The lines to reproduce run from the first one through the line containing "middle_foot_depth = 2.420". Reproduce them exactly.

**SOURCE DATA:**
----------------

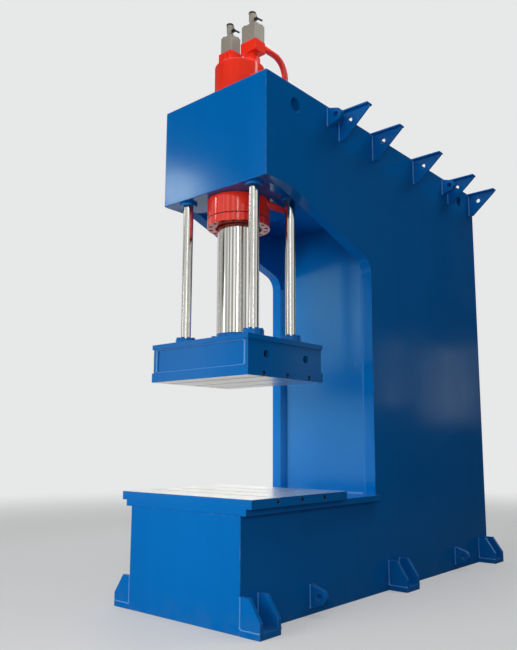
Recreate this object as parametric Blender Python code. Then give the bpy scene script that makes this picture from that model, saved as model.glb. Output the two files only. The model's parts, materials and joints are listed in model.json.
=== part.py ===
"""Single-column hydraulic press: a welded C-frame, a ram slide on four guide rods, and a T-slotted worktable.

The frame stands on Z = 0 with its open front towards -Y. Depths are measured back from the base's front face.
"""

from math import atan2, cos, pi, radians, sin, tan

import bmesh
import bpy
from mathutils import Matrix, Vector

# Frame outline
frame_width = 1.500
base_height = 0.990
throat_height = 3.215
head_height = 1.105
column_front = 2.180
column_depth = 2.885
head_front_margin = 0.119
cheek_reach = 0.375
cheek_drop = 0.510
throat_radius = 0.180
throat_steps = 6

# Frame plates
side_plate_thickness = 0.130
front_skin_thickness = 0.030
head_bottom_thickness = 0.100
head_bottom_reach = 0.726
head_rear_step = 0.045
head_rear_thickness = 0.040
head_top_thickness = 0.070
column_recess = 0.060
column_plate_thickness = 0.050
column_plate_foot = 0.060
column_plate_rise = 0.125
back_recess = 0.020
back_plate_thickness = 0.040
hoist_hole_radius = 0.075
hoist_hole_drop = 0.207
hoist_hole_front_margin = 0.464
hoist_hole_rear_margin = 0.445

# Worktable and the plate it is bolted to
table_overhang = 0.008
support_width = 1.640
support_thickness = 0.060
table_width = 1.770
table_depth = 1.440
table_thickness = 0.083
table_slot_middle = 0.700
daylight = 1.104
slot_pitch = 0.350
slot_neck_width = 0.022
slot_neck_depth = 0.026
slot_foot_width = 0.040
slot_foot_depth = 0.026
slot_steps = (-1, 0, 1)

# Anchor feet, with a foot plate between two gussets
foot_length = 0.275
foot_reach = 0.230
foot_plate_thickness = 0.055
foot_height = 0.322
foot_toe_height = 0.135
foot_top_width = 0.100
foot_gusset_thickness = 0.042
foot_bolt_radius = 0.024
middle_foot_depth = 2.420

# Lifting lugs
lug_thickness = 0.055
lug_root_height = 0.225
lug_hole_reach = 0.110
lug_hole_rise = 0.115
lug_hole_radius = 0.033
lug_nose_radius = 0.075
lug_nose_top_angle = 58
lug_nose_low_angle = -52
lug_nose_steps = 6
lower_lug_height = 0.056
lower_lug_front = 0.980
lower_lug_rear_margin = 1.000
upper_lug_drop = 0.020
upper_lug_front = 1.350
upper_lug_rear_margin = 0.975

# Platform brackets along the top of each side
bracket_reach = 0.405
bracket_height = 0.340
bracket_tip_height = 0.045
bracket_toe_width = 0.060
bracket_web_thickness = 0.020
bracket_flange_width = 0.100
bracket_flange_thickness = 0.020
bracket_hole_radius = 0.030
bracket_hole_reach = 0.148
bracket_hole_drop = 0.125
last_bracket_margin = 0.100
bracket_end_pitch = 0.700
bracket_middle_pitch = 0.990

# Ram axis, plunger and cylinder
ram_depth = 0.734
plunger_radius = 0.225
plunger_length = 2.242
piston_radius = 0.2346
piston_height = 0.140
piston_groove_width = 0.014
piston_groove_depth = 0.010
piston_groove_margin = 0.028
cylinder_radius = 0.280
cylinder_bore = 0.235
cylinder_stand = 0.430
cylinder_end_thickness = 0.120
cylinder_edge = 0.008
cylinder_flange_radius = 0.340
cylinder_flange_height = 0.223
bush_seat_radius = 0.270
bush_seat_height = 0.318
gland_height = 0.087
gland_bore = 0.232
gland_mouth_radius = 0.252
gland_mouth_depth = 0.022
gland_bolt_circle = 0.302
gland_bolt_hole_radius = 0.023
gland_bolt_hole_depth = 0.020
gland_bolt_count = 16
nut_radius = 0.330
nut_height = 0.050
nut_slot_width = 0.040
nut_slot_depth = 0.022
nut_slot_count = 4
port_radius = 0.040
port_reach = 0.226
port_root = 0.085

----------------

**RESULT OF THE EXERCISE:**
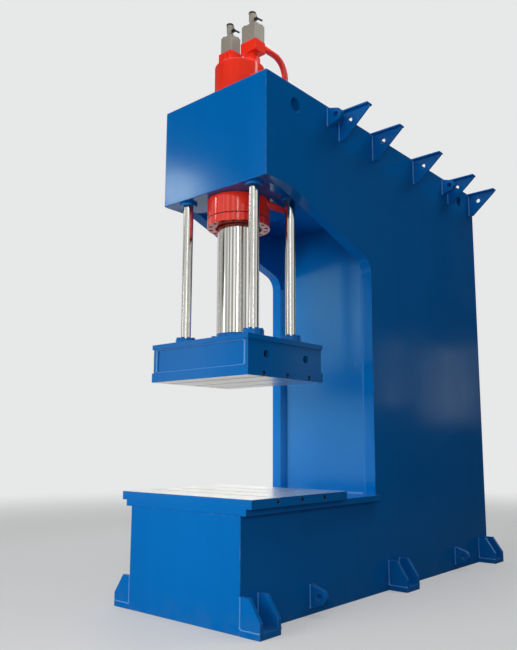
Recreate this object as parametric Blender Python code. Then give the bpy scene script that makes this picture from that model, saved as model.glb. Output the two files only. The model's parts, materials and joints are listed in model.json.
=== part.py ===
"""Single-column hydraulic press: a welded C-frame, a ram slide on four guide rods, and a T-slotted worktable.

The frame stands on Z = 0 with its open front towards -Y. Depths are measured back from the base's front face.
"""

from math import atan2, cos, pi, radians, sin, tan

import bmesh
import bpy
from mathutils import Matrix, Vector

# Frame outline
frame_width = 1.500
base_height = 0.990
throat_height = 3.215
head_height = 1.105
column_front = 2.180
column_depth = 2.885
head_front_margin = 0.119
cheek_reach = 0.375
cheek_drop = 0.510
throat_radius = 0.180
throat_steps = 6

# Frame plates
side_plate_thickness = 0.130
front_skin_thickness = 0.030
head_bottom_thickness = 0.100
head_bottom_reach = 0.726
head_rear_step = 0.045
head_rear_thickness = 0.040
head_top_thickness = 0.070
column_recess = 0.060
column_plate_thickness = 0.050
column_plate_foot = 0.060
column_plate_rise = 0.125
back_recess = 0.020
back_plate_thickness = 0.040
hoist_hole_radius = 0.075
hoist_hole_drop = 0.207
hoist_hole_front_margin = 0.464
hoist_hole_rear_margin = 0.445

# Worktable and the plate it is bolted to
table_overhang = 0.008
support_width = 1.640
support_thickness = 0.060
table_width = 1.770
table_depth = 1.440
table_thickness = 0.083
table_slot_middle = 0.700
daylight = 1.104
slot_pitch = 0.350
slot_neck_width = 0.022
slot_neck_depth = 0.026
slot_foot_width = 0.040
slot_foot_depth = 0.026
slot_steps = (-1, 0, 1)

# Anchor feet, with a foot plate between two gussets
foot_length = 0.275
foot_reach = 0.230
foot_plate_thickness = 0.055
foot_height = 0.322
foot_toe_height = 0.135
foot_top_width = 0.100
foot_gusset_thickness = 0.042
foot_bolt_radius = 0.024
middle_foot_depth = 2.420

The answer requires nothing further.